We modified the Soot distribution slightly to get it to work here at UW. It has been tested under Linux and Solaris, but it seems to compile faster under Linux. Since Soot requires the JDK 1.2, under Solaris you have to use the /uns javac--just include /uns/lib/jdk1.2.2/bin/ in your path before /usr/bin. To install Soot:

Download the file soot-uw.tar.gz
Run gunzip soot-uw.tar.gz
Run tar -xvf soot-uw.tar

soot-1.2.0

Set your CLASSPATH variable to include the soot/classes and jasmin/classes subdirectories of soot-1.2.0, as well as the current directory and the Java runtime libraries at /cse/courses/cse501/01wi/rt. For example, if $soot is the path to your soot-1.2.0 directory and you use some kind of C shell, type

setenv CLASSPATH .:$soot/soot/classes:$soot/jasmin/classes:/cse/courses/cse501/01wi/rt

/homes/gws/jonal/501/soot-1.2.0

To test your installation, type java soot.Main. You should see a list of options; otherwise, check to make sure your CLASSPATH includes all the right directories. If you want to experiment more, check out some of the online tutorials.

Important!

Soot already performs a number of common compiler analyses and transformations, written on top of Jimple, a nice but simple intermediate representation. For the project, you will design a more advanced intermediate representation and analysis framework. Therefore, you shouldn't use any of the analyses that already exist in Soot (or even base your design on them). Instead, you should write the analyses appropriately for your own representation and framework; ideally, they will work better or faster than the original Soot versions because of the framework improvements you have made.

Some specific guidelines:

Don't run any of the Soot optimizations in your turned-in code, especially those you are implementing yourself. Soot should transform bytecode to Jimple, and then invoke your code to transform Jimple into your intermediate representation, do your optimizations, convert back to Jimple, and then convert back to bytecode.
You may not use, or base your design on, any class in soot.toolkits.scalar. Exception: you may use classes FlowSet, BoundedFlowSet, ArrayPackedSet, ArraySparseSet, and FlowUniverse (these are just nice set implementations).
If you need to do dataflow analyses for the first part of the project, you can use the dataflow analysis framework from Soot. However, starting with the second part of the project, you will be required to use your own analysis framework over your own IR.

Soot links:

Home page
Master's thesis describing Soot (best overview--long but easy to read) here
Tutorials
Javadoc API documentation
Project Hints

General Project Information

See the handout from the first day of class for general information about the project, including the list of optimizations your compiler should handle.

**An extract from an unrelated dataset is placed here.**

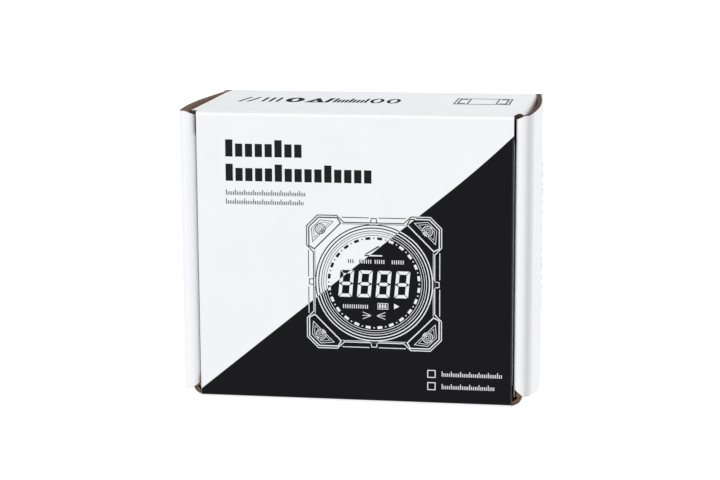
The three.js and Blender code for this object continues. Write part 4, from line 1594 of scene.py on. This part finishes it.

First part of the project (due Feb. 5th)

In the first part of the project, you will create your own intermediate representation and provide transformations from Jimple to this intermediate representation and back. You can reuse the control flow graph representation and the three address code representation from Jimple. Thus, what you will be doing is extending Jimple to create your own IR.

Your IR should include some sort of factored def-use graph, as well as some representation for control dependences sufficient for reconstructing the CFG. The CFG itself is acceptable as the control dependence graph representation, although something like the CDG part of the PDG (program dependence graph) or use of the VDG (value dependence graph) would be cooler. Here are some examples of factored def-use graphs that you can choose from:

CFG in SSA form + regular def-use chains. Simply putting the CFG into SSA form, without any graph connecting defs and uses, is not enough for this project. If you choose to use SSA, you really need to connect defs and uses into a graph, so that you can then do dataflow analyses over the SSA def-use graph. Reconstructing the CFG is trivial, since the CFG is included in this representation; only phi nodes need to be converted back into moves along incoming edges.
CFG + factored def-use chains. These are def-use chains in which you reduce the number of def-use links by inserting merge points (phi-nodes). The difference between this and SSA is that in SSA you explicitly renumber the variables whereas in factored def-use chains you don't have to. (Explicit SSA numbering does make certain kinds of code motions easy, since different definitions of the same original source variable can be reordered without changing the data dependences of the resulting CFG.) Simple def-use chains, without factoring, are not enough for this project, because the number of links you have to store may be very large, and you won't be able to exploit the single-assignment invariant to make analyses simpler. Your intermediate representation should support the static-single-assignment invariant in some way. Reconstructing the CFG is a no-op, since the CFG is included in this representation, and there are no phi-nodes in the CFG to undo, unless instructions have been reordered in such a way that the original variable names can't be reused.
The value dependence graph is a fancier version of factored def-use chains, which also avoids the need for the CFG part altogether, by including data dependences on a global memory value to represent side-effects, and by including a gated form of phi node (a phi node with an extra input that selects which of the other incoming values to pass through). The VDG does have the problem that reconstructing the CFG afterwards is a non-trivial step.
Click's representation. You can look at the following paper for details (C. Click. Global Code Motion/Global Value Numbering. Proceedings of the SIGPLAN '95 Conference on Programming Languages Design and Implementation, June 1995). Click's representation can be viewed as a less extreme form of the VDG, that makes reconstructing the CFG easier.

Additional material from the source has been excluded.